• The task
Write the material out again exactly as it stands.

• Data excerpt
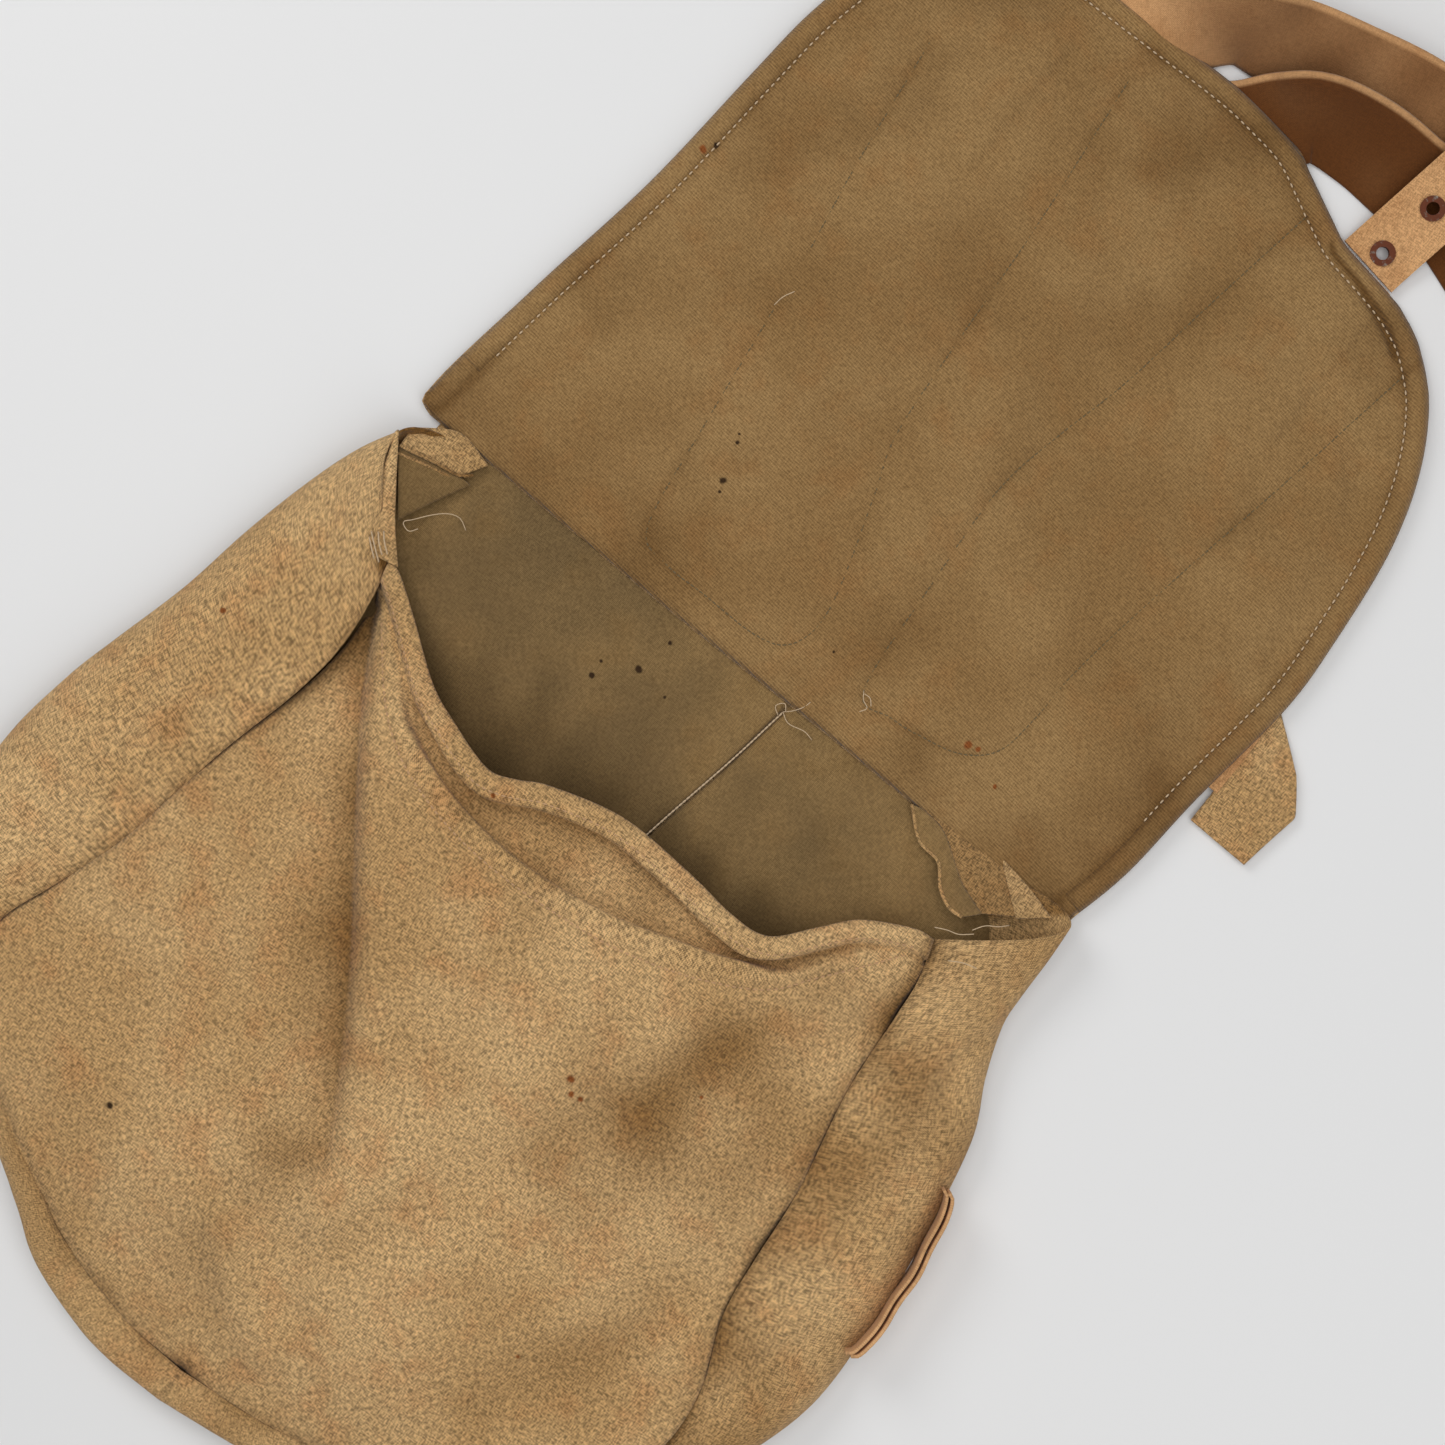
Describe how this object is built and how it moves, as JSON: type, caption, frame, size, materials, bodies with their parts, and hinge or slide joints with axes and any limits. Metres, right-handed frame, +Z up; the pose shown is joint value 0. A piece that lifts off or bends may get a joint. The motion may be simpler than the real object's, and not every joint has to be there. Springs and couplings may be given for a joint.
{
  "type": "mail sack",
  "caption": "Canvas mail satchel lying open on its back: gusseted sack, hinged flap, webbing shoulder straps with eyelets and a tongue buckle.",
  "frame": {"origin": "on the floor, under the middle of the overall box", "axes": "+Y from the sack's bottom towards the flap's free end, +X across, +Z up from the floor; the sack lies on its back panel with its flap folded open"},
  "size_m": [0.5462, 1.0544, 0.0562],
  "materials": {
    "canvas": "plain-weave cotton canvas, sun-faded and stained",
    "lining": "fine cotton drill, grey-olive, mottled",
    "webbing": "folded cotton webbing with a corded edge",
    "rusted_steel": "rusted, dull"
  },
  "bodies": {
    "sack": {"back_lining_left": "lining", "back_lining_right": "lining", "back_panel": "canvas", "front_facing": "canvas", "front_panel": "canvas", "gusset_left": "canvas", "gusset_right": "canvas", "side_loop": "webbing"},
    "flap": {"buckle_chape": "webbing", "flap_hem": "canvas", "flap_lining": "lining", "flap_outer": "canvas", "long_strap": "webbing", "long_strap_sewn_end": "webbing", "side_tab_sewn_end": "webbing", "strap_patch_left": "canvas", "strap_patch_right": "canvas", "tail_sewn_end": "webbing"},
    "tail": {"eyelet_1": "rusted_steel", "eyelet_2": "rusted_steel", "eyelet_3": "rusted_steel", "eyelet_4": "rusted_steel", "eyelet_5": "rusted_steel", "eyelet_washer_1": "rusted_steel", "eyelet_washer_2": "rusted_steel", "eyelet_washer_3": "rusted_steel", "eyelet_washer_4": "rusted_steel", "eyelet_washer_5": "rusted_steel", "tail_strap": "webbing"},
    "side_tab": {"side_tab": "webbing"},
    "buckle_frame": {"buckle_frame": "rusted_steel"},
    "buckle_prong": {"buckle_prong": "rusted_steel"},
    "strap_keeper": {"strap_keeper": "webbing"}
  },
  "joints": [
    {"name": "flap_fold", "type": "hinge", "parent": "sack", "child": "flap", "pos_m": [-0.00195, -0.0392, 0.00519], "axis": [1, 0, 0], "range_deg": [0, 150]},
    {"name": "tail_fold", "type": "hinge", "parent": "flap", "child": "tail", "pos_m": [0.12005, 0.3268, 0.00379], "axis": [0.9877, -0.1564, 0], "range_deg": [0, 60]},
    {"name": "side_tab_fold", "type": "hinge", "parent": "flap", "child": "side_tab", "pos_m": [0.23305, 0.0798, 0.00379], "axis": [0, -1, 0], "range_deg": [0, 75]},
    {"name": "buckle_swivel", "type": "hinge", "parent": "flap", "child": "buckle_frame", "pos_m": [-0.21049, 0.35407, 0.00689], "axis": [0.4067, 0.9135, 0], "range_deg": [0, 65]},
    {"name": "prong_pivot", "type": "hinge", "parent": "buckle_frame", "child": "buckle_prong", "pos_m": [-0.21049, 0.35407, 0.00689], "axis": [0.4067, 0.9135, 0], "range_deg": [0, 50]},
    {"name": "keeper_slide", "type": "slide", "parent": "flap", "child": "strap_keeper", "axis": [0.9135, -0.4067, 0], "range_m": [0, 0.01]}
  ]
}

• Full output
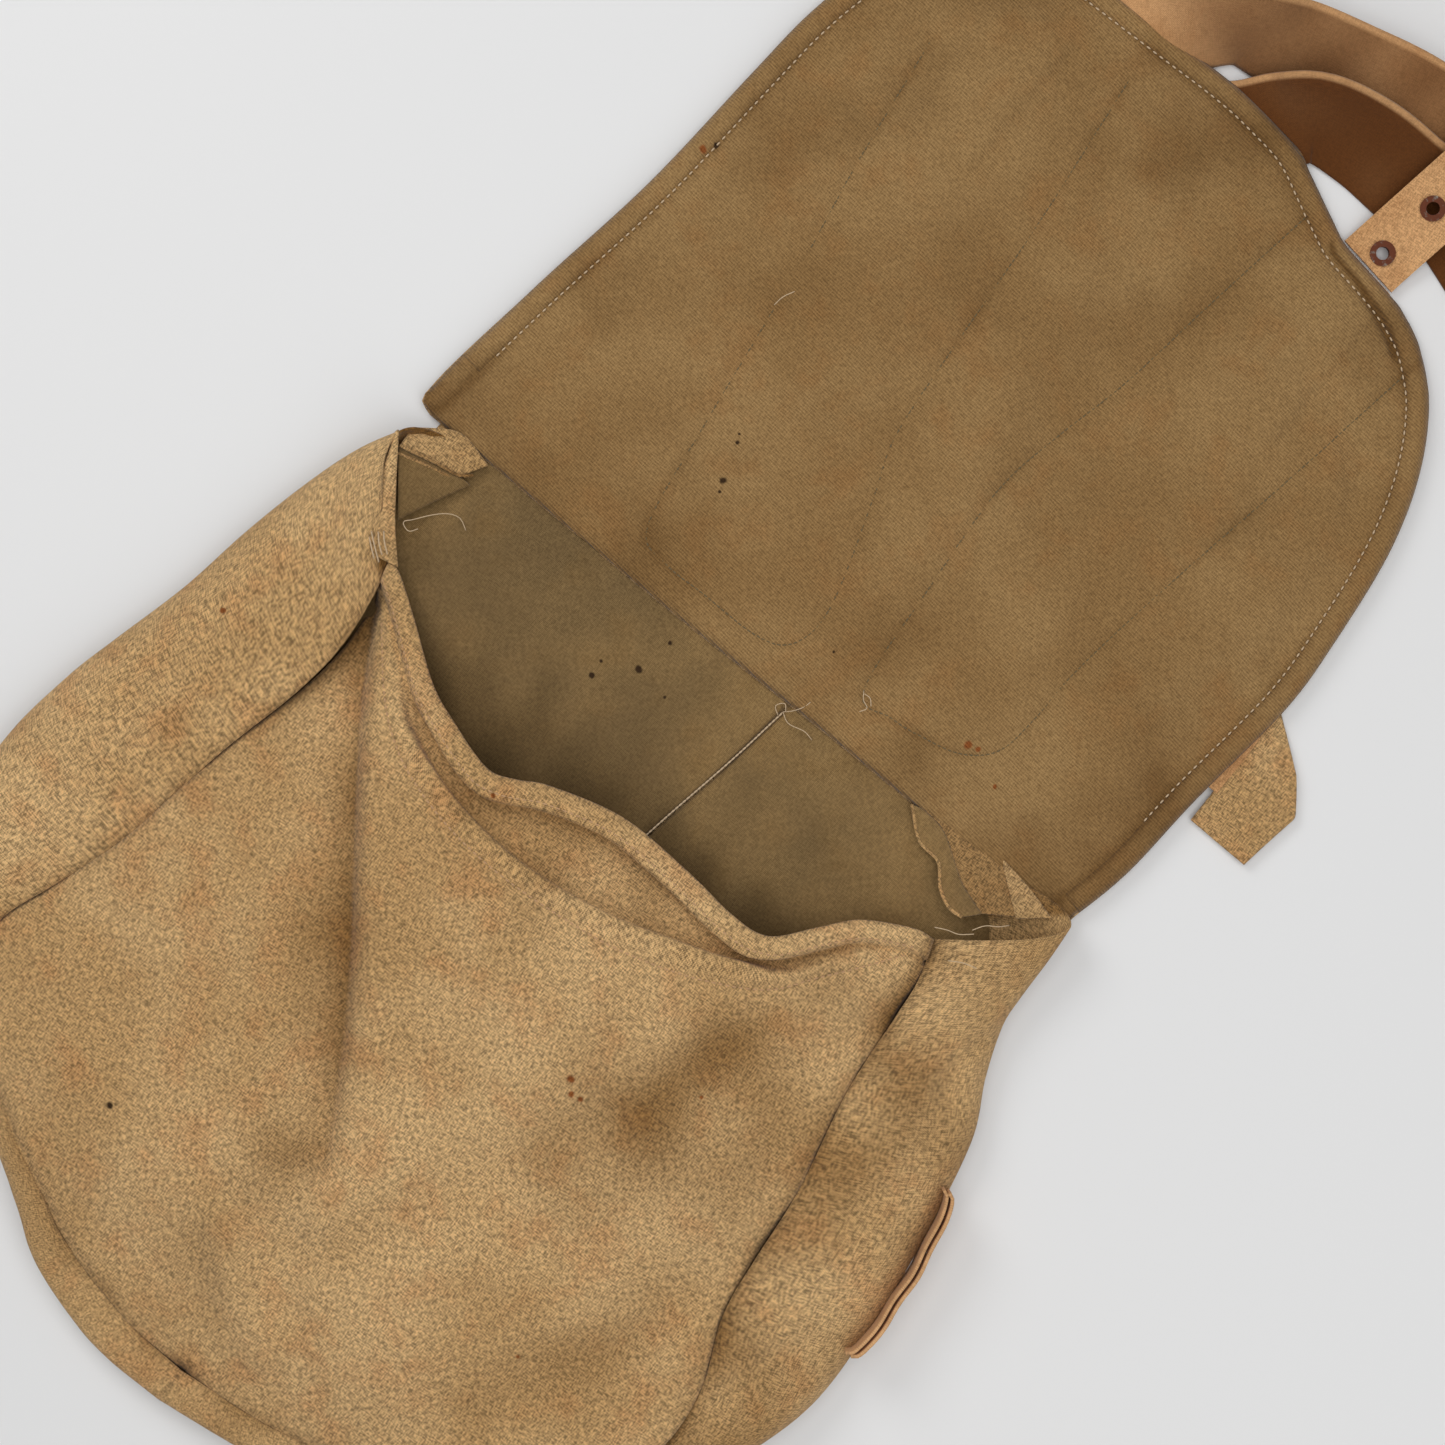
Describe how this object is built and how it moves, as JSON: type, caption, frame, size, materials, bodies with their parts, and hinge or slide joints with axes and any limits. Metres, right-handed frame, +Z up; the pose shown is joint value 0. A piece that lifts off or bends may get a joint. The motion may be simpler than the real object's, and not every joint has to be there. Springs and couplings may be given for a joint.
{
  "type": "mail sack",
  "caption": "Canvas mail satchel lying open on its back: gusseted sack, hinged flap, webbing shoulder straps with eyelets and a tongue buckle.",
  "frame": {"origin": "on the floor, under the middle of the overall box", "axes": "+Y from the sack's bottom towards the flap's free end, +X across, +Z up from the floor; the sack lies on its back panel with its flap folded open"},
  "size_m": [0.5462, 1.0544, 0.0562],
  "materials": {
    "canvas": "plain-weave cotton canvas, sun-faded and stained",
    "lining": "fine cotton drill, grey-olive, mottled",
    "webbing": "folded cotton webbing with a corded edge",
    "rusted_steel": "rusted, dull"
  },
  "bodies": {
    "sack": {"back_lining_left": "lining", "back_lining_right": "lining", "back_panel": "canvas", "front_facing": "canvas", "front_panel": "canvas", "gusset_left": "canvas", "gusset_right": "canvas", "side_loop": "webbing"},
    "flap": {"buckle_chape": "webbing", "flap_hem": "canvas", "flap_lining": "lining", "flap_outer": "canvas", "long_strap": "webbing", "long_strap_sewn_end": "webbing", "side_tab_sewn_end": "webbing", "strap_patch_left": "canvas", "strap_patch_right": "canvas", "tail_sewn_end": "webbing"},
    "tail": {"eyelet_1": "rusted_steel", "eyelet_2": "rusted_steel", "eyelet_3": "rusted_steel", "eyelet_4": "rusted_steel", "eyelet_5": "rusted_steel", "eyelet_washer_1": "rusted_steel", "eyelet_washer_2": "rusted_steel", "eyelet_washer_3": "rusted_steel", "eyelet_washer_4": "rusted_steel", "eyelet_washer_5": "rusted_steel", "tail_strap": "webbing"},
    "side_tab": {"side_tab": "webbing"},
    "buckle_frame": {"buckle_frame": "rusted_steel"},
    "buckle_prong": {"buckle_prong": "rusted_steel"},
    "strap_keeper": {"strap_keeper": "webbing"}
  },
  "joints": [
    {"name": "flap_fold", "type": "hinge", "parent": "sack", "child": "flap", "pos_m": [-0.00195, -0.0392, 0.00519], "axis": [1, 0, 0], "range_deg": [0, 150]},
    {"name": "tail_fold", "type": "hinge", "parent": "flap", "child": "tail", "pos_m": [0.12005, 0.3268, 0.00379], "axis": [0.9877, -0.1564, 0], "range_deg": [0, 60]},
    {"name": "side_tab_fold", "type": "hinge", "parent": "flap", "child": "side_tab", "pos_m": [0.23305, 0.0798, 0.00379], "axis": [0, -1, 0], "range_deg": [0, 75]},
    {"name": "buckle_swivel", "type": "hinge", "parent": "flap", "child": "buckle_frame", "pos_m": [-0.21049, 0.35407, 0.00689], "axis": [0.4067, 0.9135, 0], "range_deg": [0, 65]},
    {"name": "prong_pivot", "type": "hinge", "parent": "buckle_frame", "child": "buckle_prong", "pos_m": [-0.21049, 0.35407, 0.00689], "axis": [0.4067, 0.9135, 0], "range_deg": [0, 50]},
    {"name": "keeper_slide", "type": "slide", "parent": "flap", "child": "strap_keeper", "axis": [0.9135, -0.4067, 0], "range_m": [0, 0.01]}
  ]
}